AIM
Reproduce the entries below in full, word for word.

DATA FOR THIS EXERCISE
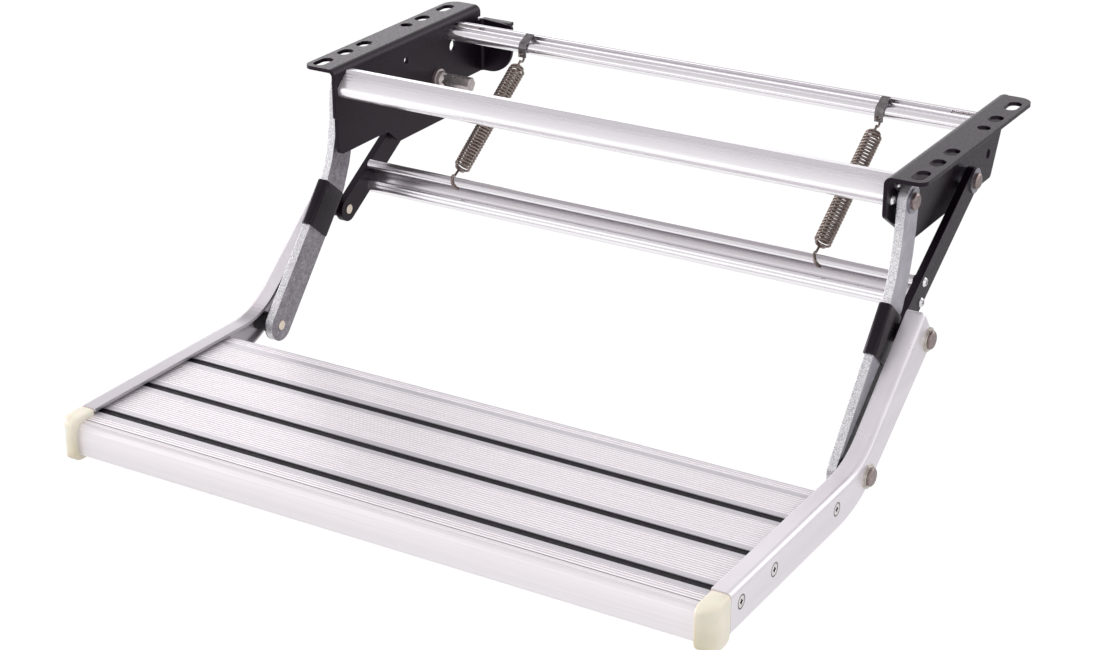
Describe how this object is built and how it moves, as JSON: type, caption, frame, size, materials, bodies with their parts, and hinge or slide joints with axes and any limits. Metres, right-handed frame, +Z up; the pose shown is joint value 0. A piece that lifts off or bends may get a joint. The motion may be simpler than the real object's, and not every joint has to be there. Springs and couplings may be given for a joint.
{
  "type": "caravan entry step",
  "caption": "Fold-away caravan entry step with a ribbed tread on cranked side arms, swung under the floor by paired links and held by over-centre springs.",
  "frame": {"origin": "midway between the two round locating holes of the bracket flanges, on the flanges' upper face", "axes": "+X to the right across the step, +Y back towards the vehicle, +Z up"},
  "size_m": [0.5582, 0.5589, 0.223],
  "materials": {
    "black_steel": "satin black coating",
    "zinc_steel": "galvanised, speckled",
    "rail_aluminium": "bright anodised",
    "arm_aluminium": "satin anodised",
    "screw_steel": "zinc plated",
    "pin_steel": "plated, faintly yellow",
    "washer_steel": "plated",
    "stud_steel": "plated",
    "sleeve_plastic": "satin black",
    "insert_rubber": "matt black",
    "cap_plastic": "ivory, smooth",
    "clip_steel": "dark grey",
    "spring_steel": "brown-grey wire"
  },
  "bodies": {
    "mounting_frame": {"bracket_left": "black_steel", "bracket_right": "black_steel", "front_rail": "rail_aluminium", "rear_rail": "rail_aluminium", "front_rail_screws": "screw_steel", "rear_rail_screws": "screw_steel", "pins_a": "pin_steel", "pins_b": "pin_steel", "washers_ab": "washer_steel", "hex_stud": "stud_steel", "spring_clip_left": "clip_steel", "spring_clip_right": "clip_steel", "spring_left": "spring_steel", "spring_right": "spring_steel"},
    "rear_links": {"rear_link_left": "black_steel", "rear_link_right": "black_steel", "lower_rail": "rail_aluminium", "lower_rail_screws": "screw_steel"},
    "front_links": {"front_link_left": "zinc_steel", "front_link_right": "zinc_steel", "sleeve_left": "sleeve_plastic", "sleeve_right": "sleeve_plastic", "pin_ends_c": "pin_steel"},
    "step": {"arm_left": "arm_aluminium", "arm_right": "arm_aluminium", "arm_screws": "screw_steel", "tread": "arm_aluminium", "insert_1": "insert_rubber", "insert_2": "insert_rubber", "insert_3": "insert_rubber", "cap_left": "cap_plastic", "cap_right": "cap_plastic", "pins_c": "pin_steel", "pins_d": "pin_steel", "spacers_cd": "washer_steel", "washers_cd": "washer_steel"}
  },
  "joints": [
    {"name": "fold", "type": "hinge", "parent": "mounting_frame", "child": "rear_links", "pos_m": [0, 0.014, -0.0485], "axis": [1, 0, 0], "range_deg": [0, 145], "deforming": ["spring_left", "spring_right"]},
    {"name": "front_link_turn", "type": "hinge", "parent": "mounting_frame", "child": "front_links", "pos_m": [0, -0.1135, -0.0235], "axis": [1, 0, 0], "range_deg": [0, 92]},
    {"name": "step_level", "type": "hinge", "parent": "rear_links", "child": "step", "pos_m": [0, -0.1143, -0.1288], "axis": [1, 0, 0], "range_deg": [-150, 0]}
  ],
  "couplings": [
    {"joint": "front_link_turn", "follows": "fold", "ratio": 0.62703},
    {"joint": "step_level", "follows": "fold", "ratio": -1.0169}
  ]
}
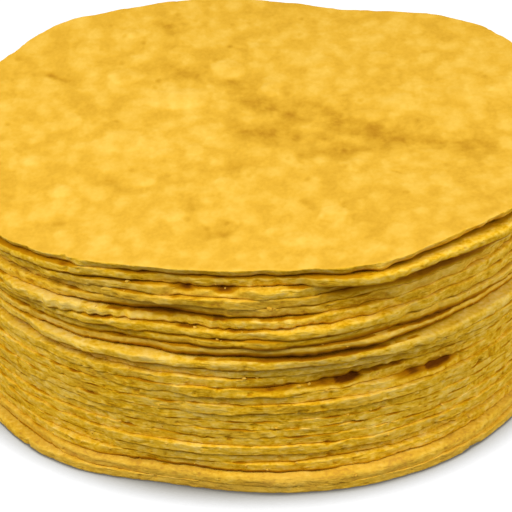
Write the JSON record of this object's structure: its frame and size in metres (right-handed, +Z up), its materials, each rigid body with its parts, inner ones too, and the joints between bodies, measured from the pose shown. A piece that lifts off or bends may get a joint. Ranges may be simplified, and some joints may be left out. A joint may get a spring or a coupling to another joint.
{
  "type": "corn tortilla stack",
  "caption": "Tall stack of soft round yellow corn tortillas lying flat on one another, with uneven rims, open gaps and a slight lean, standing on the flat underside of the lowest one.",
  "frame": {"origin": "centre of the stack's footprint, on the surface that it stands on", "axes": "+Z up through the pile; the front, where the most open gaps are, faces -Y; the pile is highest on the +X side"},
  "size_m": [0.1598, 0.1584, 0.0651],
  "materials": {
    "corn_masa": "matte"
  },
  "bodies": {
    "root": {"tortilla_01": "corn_masa", "tortilla_02": "corn_masa", "tortilla_03": "corn_masa", "tortilla_04": "corn_masa", "tortilla_05": "corn_masa", "tortilla_06": "corn_masa", "tortilla_07": "corn_masa", "tortilla_08": "corn_masa", "tortilla_09": "corn_masa", "tortilla_10": "corn_masa", "tortilla_11": "corn_masa", "tortilla_12": "corn_masa", "tortilla_13": "corn_masa", "tortilla_14": "corn_masa", "tortilla_15": "corn_masa", "tortilla_16": "corn_masa", "tortilla_17": "corn_masa", "tortilla_18": "corn_masa", "tortilla_19": "corn_masa", "tortilla_20": "corn_masa", "tortilla_21": "corn_masa", "tortilla_22": "corn_masa", "tortilla_23": "corn_masa", "tortilla_24": "corn_masa"}
  },
  "joints": []
}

TASK SOLUTION
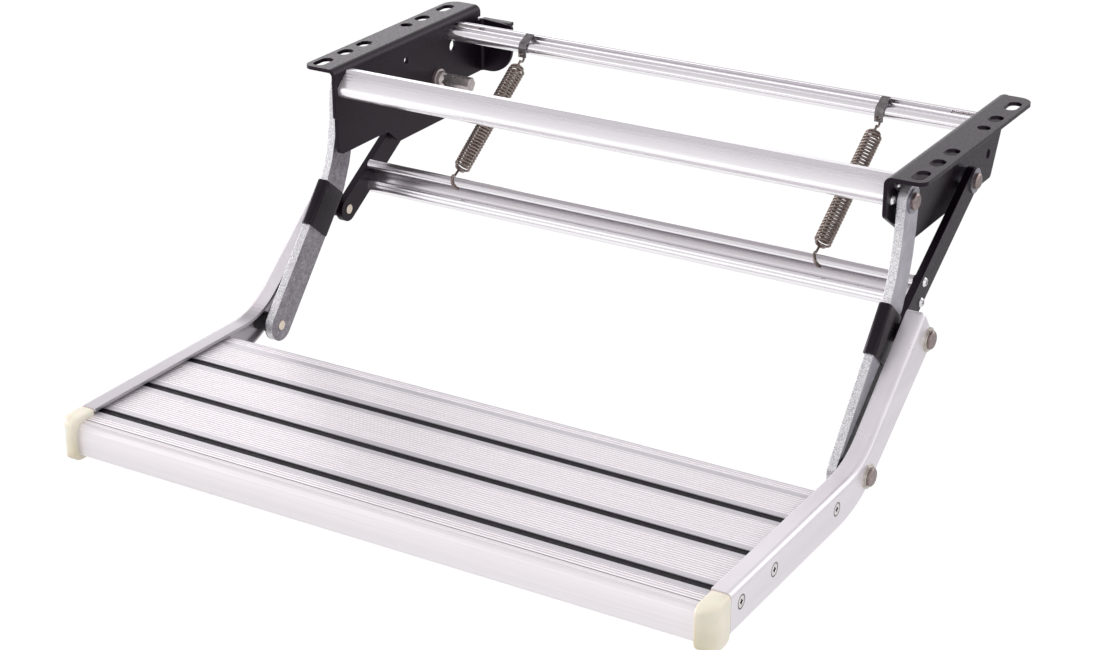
Describe how this object is built and how it moves, as JSON: type, caption, frame, size, materials, bodies with their parts, and hinge or slide joints with axes and any limits. Metres, right-handed frame, +Z up; the pose shown is joint value 0. A piece that lifts off or bends may get a joint. The motion may be simpler than the real object's, and not every joint has to be there. Springs and couplings may be given for a joint.
{
  "type": "caravan entry step",
  "caption": "Fold-away caravan entry step with a ribbed tread on cranked side arms, swung under the floor by paired links and held by over-centre springs.",
  "frame": {"origin": "midway between the two round locating holes of the bracket flanges, on the flanges' upper face", "axes": "+X to the right across the step, +Y back towards the vehicle, +Z up"},
  "size_m": [0.5582, 0.5589, 0.223],
  "materials": {
    "black_steel": "satin black coating",
    "zinc_steel": "galvanised, speckled",
    "rail_aluminium": "bright anodised",
    "arm_aluminium": "satin anodised",
    "screw_steel": "zinc plated",
    "pin_steel": "plated, faintly yellow",
    "washer_steel": "plated",
    "stud_steel": "plated",
    "sleeve_plastic": "satin black",
    "insert_rubber": "matt black",
    "cap_plastic": "ivory, smooth",
    "clip_steel": "dark grey",
    "spring_steel": "brown-grey wire"
  },
  "bodies": {
    "mounting_frame": {"bracket_left": "black_steel", "bracket_right": "black_steel", "front_rail": "rail_aluminium", "rear_rail": "rail_aluminium", "front_rail_screws": "screw_steel", "rear_rail_screws": "screw_steel", "pins_a": "pin_steel", "pins_b": "pin_steel", "washers_ab": "washer_steel", "hex_stud": "stud_steel", "spring_clip_left": "clip_steel", "spring_clip_right": "clip_steel", "spring_left": "spring_steel", "spring_right": "spring_steel"},
    "rear_links": {"rear_link_left": "black_steel", "rear_link_right": "black_steel", "lower_rail": "rail_aluminium", "lower_rail_screws": "screw_steel"},
    "front_links": {"front_link_left": "zinc_steel", "front_link_right": "zinc_steel", "sleeve_left": "sleeve_plastic", "sleeve_right": "sleeve_plastic", "pin_ends_c": "pin_steel"},
    "step": {"arm_left": "arm_aluminium", "arm_right": "arm_aluminium", "arm_screws": "screw_steel", "tread": "arm_aluminium", "insert_1": "insert_rubber", "insert_2": "insert_rubber", "insert_3": "insert_rubber", "cap_left": "cap_plastic", "cap_right": "cap_plastic", "pins_c": "pin_steel", "pins_d": "pin_steel", "spacers_cd": "washer_steel", "washers_cd": "washer_steel"}
  },
  "joints": [
    {"name": "fold", "type": "hinge", "parent": "mounting_frame", "child": "rear_links", "pos_m": [0, 0.014, -0.0485], "axis": [1, 0, 0], "range_deg": [0, 145], "deforming": ["spring_left", "spring_right"]},
    {"name": "front_link_turn", "type": "hinge", "parent": "mounting_frame", "child": "front_links", "pos_m": [0, -0.1135, -0.0235], "axis": [1, 0, 0], "range_deg": [0, 92]},
    {"name": "step_level", "type": "hinge", "parent": "rear_links", "child": "step", "pos_m": [0, -0.1143, -0.1288], "axis": [1, 0, 0], "range_deg": [-150, 0]}
  ],
  "couplings": [
    {"joint": "front_link_turn", "follows": "fold", "ratio": 0.62703},
    {"joint": "step_level", "follows": "fold", "ratio": -1.0169}
  ]
}
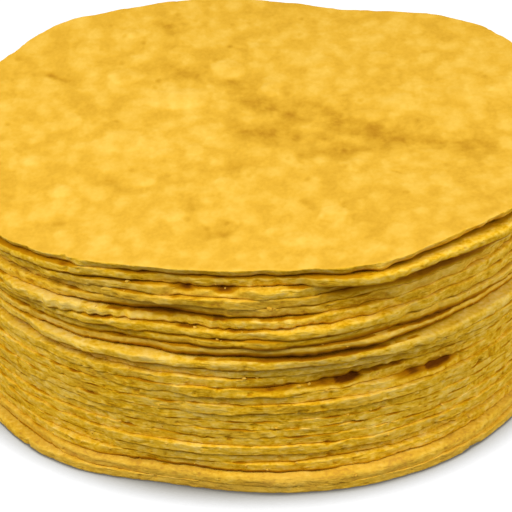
Write the JSON record of this object's structure: its frame and size in metres (right-handed, +Z up), its materials, each rigid body with its parts, inner ones too, and the joints between bodies, measured from the pose shown. A piece that lifts off or bends may get a joint. Ranges may be simplified, and some joints may be left out. A joint may get a spring or a coupling to another joint.
{
  "type": "corn tortilla stack",
  "caption": "Tall stack of soft round yellow corn tortillas lying flat on one another, with uneven rims, open gaps and a slight lean, standing on the flat underside of the lowest one.",
  "frame": {"origin": "centre of the stack's footprint, on the surface that it stands on", "axes": "+Z up through the pile; the front, where the most open gaps are, faces -Y; the pile is highest on the +X side"},
  "size_m": [0.1598, 0.1584, 0.0651],
  "materials": {
    "corn_masa": "matte"
  },
  "bodies": {
    "root": {"tortilla_01": "corn_masa", "tortilla_02": "corn_masa", "tortilla_03": "corn_masa", "tortilla_04": "corn_masa", "tortilla_05": "corn_masa", "tortilla_06": "corn_masa", "tortilla_07": "corn_masa", "tortilla_08": "corn_masa", "tortilla_09": "corn_masa", "tortilla_10": "corn_masa", "tortilla_11": "corn_masa", "tortilla_12": "corn_masa", "tortilla_13": "corn_masa", "tortilla_14": "corn_masa", "tortilla_15": "corn_masa", "tortilla_16": "corn_masa", "tortilla_17": "corn_masa", "tortilla_18": "corn_masa", "tortilla_19": "corn_masa", "tortilla_20": "corn_masa", "tortilla_21": "corn_masa", "tortilla_22": "corn_masa", "tortilla_23": "corn_masa", "tortilla_24": "corn_masa"}
  },
  "joints": []
}